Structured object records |

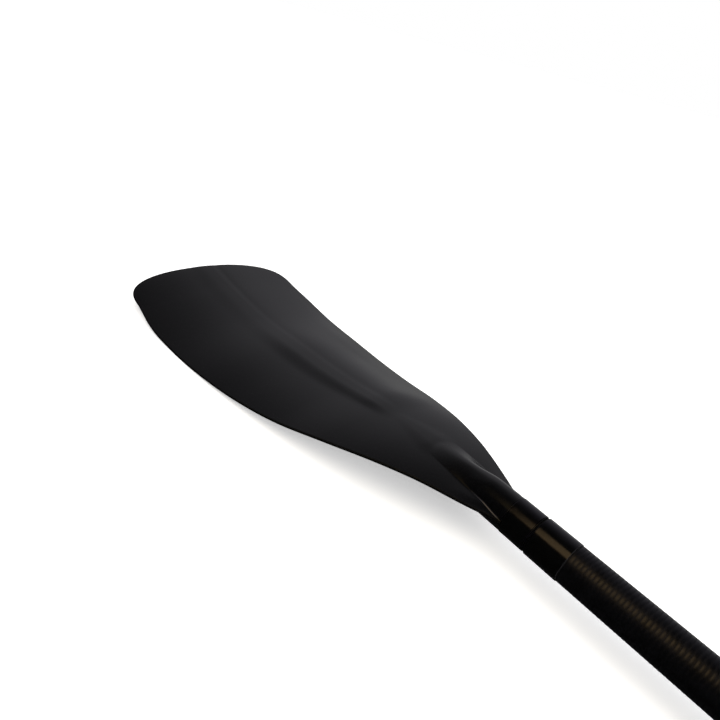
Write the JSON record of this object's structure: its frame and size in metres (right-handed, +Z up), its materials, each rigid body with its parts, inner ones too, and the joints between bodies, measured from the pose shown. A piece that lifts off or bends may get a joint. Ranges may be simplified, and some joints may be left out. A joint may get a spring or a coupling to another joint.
{
  "type": "adjustable paddleboard paddle",
  "caption": "Adjustable stand-up paddle: moulded cambered blade, take-down joint with lock button, carbon shaft, lever clamp and telescoping shaft with palm grip.",
  "frame": {"origin": "centre of the bottom of the bounding box, on the floor the paddle lies on", "axes": "+X along the paddle from the blade to the palm grip, +Y across the blade towards the clamp lever, +Z up, out of the blade face that the picture shows; as the paddle lies, its shaft dips 0.64 degrees towards the grip"},
  "size_m": [1.8394, 0.1942, 0.0497],
  "materials": {
    "blade_nylon": "satin moulded black with a broad soft sheen",
    "gloss_black": "glossy black",
    "carbon_tube": "satin-gloss near-black composite with the fine rings its wrapping tape leaves",
    "clamp_nylon": "fine-grained moulded black",
    "soft_rubber": "matt soft black",
    "steel": "bright turned stainless",
    "spring_steel": "rolled strip",
    "white_acetal": "smooth off-white",
    "closed_foam": "grey closed-cell foam",
    "grey_alloy": "drawn grey alloy"
  },
  "bodies": {
    "main": {"blade": "blade_nylon", "neck_collar": "gloss_black", "spigot_tube": "grey_alloy", "spigot_plug": "closed_foam", "joint_seal": "soft_rubber", "joint_ferrule": "gloss_black", "main_shaft": "carbon_tube", "shaft_plug": "closed_foam", "button_spring": "spring_steel", "clamp_body": "clamp_nylon", "clamp_liner": "white_acetal", "clamp_bolt": "steel", "bolt_washer": "steel", "cam_washer": "steel", "cam_pin": "steel"},
    "button": {"lock_button": "steel"},
    "lever": {"clamp_lever": "clamp_nylon"},
    "glide": {"glide_ring": "white_acetal"},
    "handle": {"handle_shaft": "carbon_tube", "end_plug": "clamp_nylon", "handle_collar": "soft_rubber", "t_handle": "clamp_nylon", "grip_cover": "soft_rubber"}
  },
  "joints": [
    {"name": "length_adjust", "type": "slide", "parent": "main", "child": "glide", "axis": [0.9999, 0, -0.0111], "range_m": [-0.1495, 0.285]},
    {"name": "handle_twist", "type": "hinge", "parent": "glide", "child": "handle", "pos_m": [0.8657, 0, 0.01662], "axis": [0.9999, 0, -0.0111], "continuous": true},
    {"name": "clamp_lever_open", "type": "hinge", "parent": "main", "child": "lever", "pos_m": [0.69039, 0.0164, 0.04307], "axis": [0.9999, 0, -0.0111], "range_deg": [0, 110]},
    {"name": "lock_button_press", "type": "slide", "parent": "main", "child": "button", "axis": [0.0111, 0, 0.9999], "range_m": [0, 0.0038], "stiffness_N_per_m": 1500, "springref_m": -0.002, "deforming": ["button_spring"]}
  ]
}
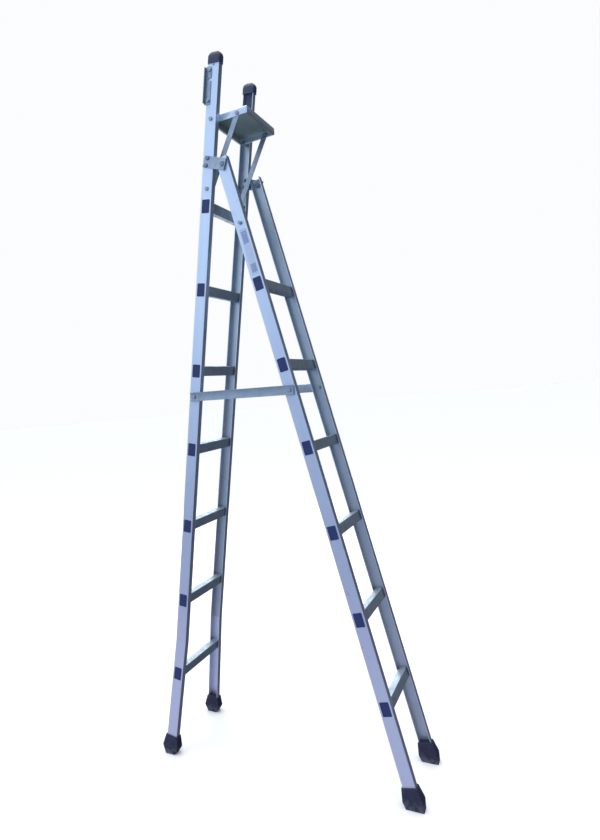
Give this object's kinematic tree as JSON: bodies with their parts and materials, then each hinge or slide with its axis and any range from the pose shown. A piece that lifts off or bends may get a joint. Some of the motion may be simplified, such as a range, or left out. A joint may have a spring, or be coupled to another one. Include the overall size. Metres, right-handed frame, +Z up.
{
  "type": "extension ladder",
  "caption": "Folding aluminium ladder: a base section with a standing platform and a hinged prop section that swings up to extend it.",
  "frame": {"origin": "centre of the footprint of the four boots, on the floor", "axes": "+Z up, X along the rungs with the lock plate on the +X side, +Y towards the prop section's feet"},
  "size_m": [0.4038, 1.0012, 2.6726],
  "materials": {
    "stile_aluminium": "mill extruded",
    "rung_aluminium": "mill extruded, grooved",
    "tray_aluminium": "folded sheet",
    "plate_steel": "zinc plated",
    "plated_steel": "bright zinc",
    "plug_plastic": "moulded",
    "cap_plastic": "moulded",
    "boot_rubber": "moulded",
    "label_film": "plain printed film"
  },
  "bodies": {
    "base_section": {"base_stile_right": "stile_aluminium", "base_stile_left": "stile_aluminium", "base_rung_plugs_right": "plug_plastic", "base_rung_plugs_left": "plug_plastic", "base_cap_right": "cap_plastic", "base_cap_left": "cap_plastic", "hinge_plate_right": "plate_steel", "hinge_plate_left": "plate_steel", "platform_strut_right": "plate_steel", "platform_strut_left": "plate_steel", "base_rung_1": "rung_aluminium", "base_rung_2": "rung_aluminium", "base_rung_3": "rung_aluminium", "base_rung_4": "rung_aluminium", "base_rung_5": "rung_aluminium", "base_rung_6": "rung_aluminium", "base_rung_7": "rung_aluminium", "platform_tray": "tray_aluminium", "platform_tread_ribs": "tray_aluminium", "cap_screws": "plated_steel", "hinge_plate_bolts": "plated_steel", "hinge_pivot_bolts": "plated_steel", "platform_bolts": "plated_steel", "platform_spacers": "plated_steel", "strut_foot_bolts": "plated_steel", "strut_spacers": "plated_steel", "strut_head_bolts": "plated_steel", "stay_pivot_bolts": "plated_steel", "lock_pivot_bolt": "plated_steel", "base_boot_right": "boot_rubber", "base_boot_left": "boot_rubber"},
    "prop_section": {"prop_stile_right": "stile_aluminium", "prop_stile_left": "stile_aluminium", "prop_rung_plugs_right": "plug_plastic", "prop_rung_plugs_left": "plug_plastic", "prop_label_right": "label_film", "prop_label_left": "label_film", "prop_rung_1": "rung_aluminium", "prop_rung_2": "rung_aluminium", "prop_rung_3": "rung_aluminium", "prop_rung_4": "rung_aluminium", "prop_rung_5": "rung_aluminium", "prop_rung_6": "rung_aluminium", "prop_stay_studs": "plated_steel", "lock_keeper_stud": "plated_steel", "prop_boot_right": "boot_rubber", "prop_boot_left": "boot_rubber"},
    "right_stay": {"stay_bar_right": "plate_steel", "stay_end_bolt_right": "plated_steel"},
    "left_stay": {"stay_bar_left": "plate_steel", "stay_end_bolt_left": "plated_steel"},
    "lock": {"lock_plate": "plate_steel", "lock_grip_rivet": "plated_steel"}
  },
  "joints": [
    {"name": "section_swing", "type": "hinge", "parent": "base_section", "child": "prop_section", "pos_m": [0, -0.03467, 2.2661], "axis": [1, 0, 0], "range_deg": [-21.5, 158]},
    {"name": "right_stay_fold", "type": "hinge", "parent": "base_section", "child": "right_stay", "pos_m": [0.1645, -0.23335, 1.43337], "axis": [1, 0, 0], "range_deg": [0, 81]},
    {"name": "left_stay_fold", "type": "hinge", "parent": "base_section", "child": "left_stay", "pos_m": [-0.1645, -0.23335, 1.43337], "axis": [1, 0, 0], "range_deg": [0, 81]},
    {"name": "lock_swing", "type": "hinge", "parent": "base_section", "child": "lock", "pos_m": [0.16, -0.06997, 2.50288], "axis": [-1, 0, 0], "range_deg": [0, 90]}
  ]
}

What is needed | Restate every line of the data word for word.

Task result |
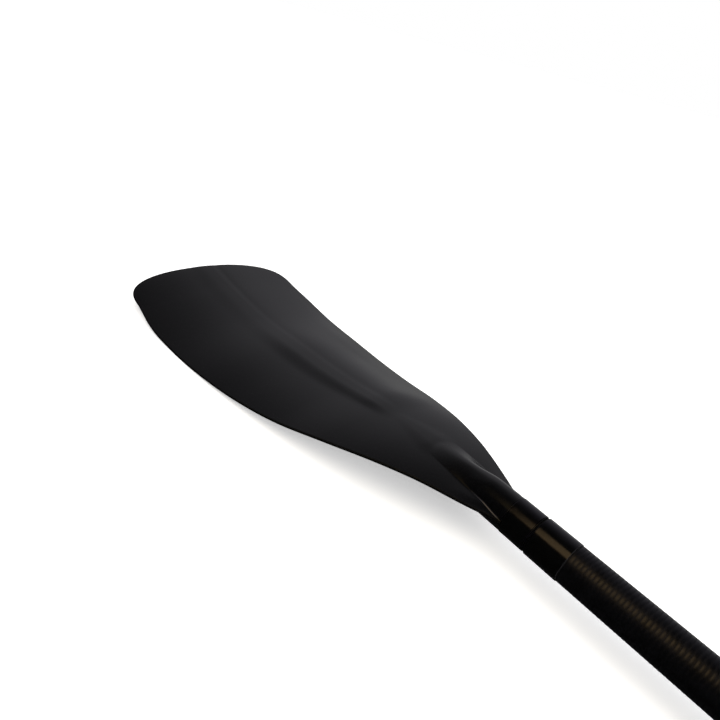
Write the JSON record of this object's structure: its frame and size in metres (right-handed, +Z up), its materials, each rigid body with its parts, inner ones too, and the joints between bodies, measured from the pose shown. A piece that lifts off or bends may get a joint. Ranges may be simplified, and some joints may be left out. A joint may get a spring or a coupling to another joint.
{
  "type": "adjustable paddleboard paddle",
  "caption": "Adjustable stand-up paddle: moulded cambered blade, take-down joint with lock button, carbon shaft, lever clamp and telescoping shaft with palm grip.",
  "frame": {"origin": "centre of the bottom of the bounding box, on the floor the paddle lies on", "axes": "+X along the paddle from the blade to the palm grip, +Y across the blade towards the clamp lever, +Z up, out of the blade face that the picture shows; as the paddle lies, its shaft dips 0.64 degrees towards the grip"},
  "size_m": [1.8394, 0.1942, 0.0497],
  "materials": {
    "blade_nylon": "satin moulded black with a broad soft sheen",
    "gloss_black": "glossy black",
    "carbon_tube": "satin-gloss near-black composite with the fine rings its wrapping tape leaves",
    "clamp_nylon": "fine-grained moulded black",
    "soft_rubber": "matt soft black",
    "steel": "bright turned stainless",
    "spring_steel": "rolled strip",
    "white_acetal": "smooth off-white",
    "closed_foam": "grey closed-cell foam",
    "grey_alloy": "drawn grey alloy"
  },
  "bodies": {
    "main": {"blade": "blade_nylon", "neck_collar": "gloss_black", "spigot_tube": "grey_alloy", "spigot_plug": "closed_foam", "joint_seal": "soft_rubber", "joint_ferrule": "gloss_black", "main_shaft": "carbon_tube", "shaft_plug": "closed_foam", "button_spring": "spring_steel", "clamp_body": "clamp_nylon", "clamp_liner": "white_acetal", "clamp_bolt": "steel", "bolt_washer": "steel", "cam_washer": "steel", "cam_pin": "steel"},
    "button": {"lock_button": "steel"},
    "lever": {"clamp_lever": "clamp_nylon"},
    "glide": {"glide_ring": "white_acetal"},
    "handle": {"handle_shaft": "carbon_tube", "end_plug": "clamp_nylon", "handle_collar": "soft_rubber", "t_handle": "clamp_nylon", "grip_cover": "soft_rubber"}
  },
  "joints": [
    {"name": "length_adjust", "type": "slide", "parent": "main", "child": "glide", "axis": [0.9999, 0, -0.0111], "range_m": [-0.1495, 0.285]},
    {"name": "handle_twist", "type": "hinge", "parent": "glide", "child": "handle", "pos_m": [0.8657, 0, 0.01662], "axis": [0.9999, 0, -0.0111], "continuous": true},
    {"name": "clamp_lever_open", "type": "hinge", "parent": "main", "child": "lever", "pos_m": [0.69039, 0.0164, 0.04307], "axis": [0.9999, 0, -0.0111], "range_deg": [0, 110]},
    {"name": "lock_button_press", "type": "slide", "parent": "main", "child": "button", "axis": [0.0111, 0, 0.9999], "range_m": [0, 0.0038], "stiffness_N_per_m": 1500, "springref_m": -0.002, "deforming": ["button_spring"]}
  ]
}
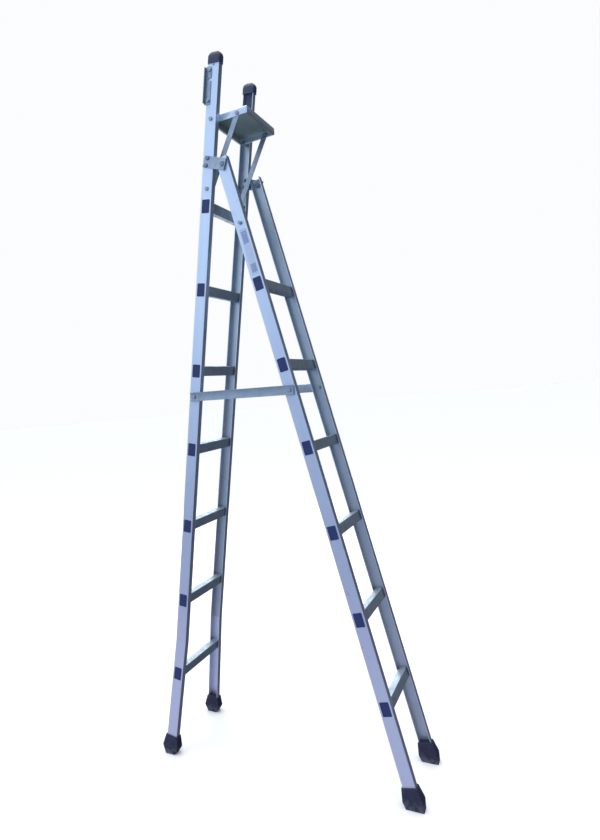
Give this object's kinematic tree as JSON: bodies with their parts and materials, then each hinge or slide with its axis and any range from the pose shown. A piece that lifts off or bends may get a joint. Some of the motion may be simplified, such as a range, or left out. A joint may have a spring, or be coupled to another one. Include the overall size. Metres, right-handed frame, +Z up.
{
  "type": "extension ladder",
  "caption": "Folding aluminium ladder: a base section with a standing platform and a hinged prop section that swings up to extend it.",
  "frame": {"origin": "centre of the footprint of the four boots, on the floor", "axes": "+Z up, X along the rungs with the lock plate on the +X side, +Y towards the prop section's feet"},
  "size_m": [0.4038, 1.0012, 2.6726],
  "materials": {
    "stile_aluminium": "mill extruded",
    "rung_aluminium": "mill extruded, grooved",
    "tray_aluminium": "folded sheet",
    "plate_steel": "zinc plated",
    "plated_steel": "bright zinc",
    "plug_plastic": "moulded",
    "cap_plastic": "moulded",
    "boot_rubber": "moulded",
    "label_film": "plain printed film"
  },
  "bodies": {
    "base_section": {"base_stile_right": "stile_aluminium", "base_stile_left": "stile_aluminium", "base_rung_plugs_right": "plug_plastic", "base_rung_plugs_left": "plug_plastic", "base_cap_right": "cap_plastic", "base_cap_left": "cap_plastic", "hinge_plate_right": "plate_steel", "hinge_plate_left": "plate_steel", "platform_strut_right": "plate_steel", "platform_strut_left": "plate_steel", "base_rung_1": "rung_aluminium", "base_rung_2": "rung_aluminium", "base_rung_3": "rung_aluminium", "base_rung_4": "rung_aluminium", "base_rung_5": "rung_aluminium", "base_rung_6": "rung_aluminium", "base_rung_7": "rung_aluminium", "platform_tray": "tray_aluminium", "platform_tread_ribs": "tray_aluminium", "cap_screws": "plated_steel", "hinge_plate_bolts": "plated_steel", "hinge_pivot_bolts": "plated_steel", "platform_bolts": "plated_steel", "platform_spacers": "plated_steel", "strut_foot_bolts": "plated_steel", "strut_spacers": "plated_steel", "strut_head_bolts": "plated_steel", "stay_pivot_bolts": "plated_steel", "lock_pivot_bolt": "plated_steel", "base_boot_right": "boot_rubber", "base_boot_left": "boot_rubber"},
    "prop_section": {"prop_stile_right": "stile_aluminium", "prop_stile_left": "stile_aluminium", "prop_rung_plugs_right": "plug_plastic", "prop_rung_plugs_left": "plug_plastic", "prop_label_right": "label_film", "prop_label_left": "label_film", "prop_rung_1": "rung_aluminium", "prop_rung_2": "rung_aluminium", "prop_rung_3": "rung_aluminium", "prop_rung_4": "rung_aluminium", "prop_rung_5": "rung_aluminium", "prop_rung_6": "rung_aluminium", "prop_stay_studs": "plated_steel", "lock_keeper_stud": "plated_steel", "prop_boot_right": "boot_rubber", "prop_boot_left": "boot_rubber"},
    "right_stay": {"stay_bar_right": "plate_steel", "stay_end_bolt_right": "plated_steel"},
    "left_stay": {"stay_bar_left": "plate_steel", "stay_end_bolt_left": "plated_steel"},
    "lock": {"lock_plate": "plate_steel", "lock_grip_rivet": "plated_steel"}
  },
  "joints": [
    {"name": "section_swing", "type": "hinge", "parent": "base_section", "child": "prop_section", "pos_m": [0, -0.03467, 2.2661], "axis": [1, 0, 0], "range_deg": [-21.5, 158]},
    {"name": "right_stay_fold", "type": "hinge", "parent": "base_section", "child": "right_stay", "pos_m": [0.1645, -0.23335, 1.43337], "axis": [1, 0, 0], "range_deg": [0, 81]},
    {"name": "left_stay_fold", "type": "hinge", "parent": "base_section", "child": "left_stay", "pos_m": [-0.1645, -0.23335, 1.43337], "axis": [1, 0, 0], "range_deg": [0, 81]},
    {"name": "lock_swing", "type": "hinge", "parent": "base_section", "child": "lock", "pos_m": [0.16, -0.06997, 2.50288], "axis": [-1, 0, 0], "range_deg": [0, 90]}
  ]
}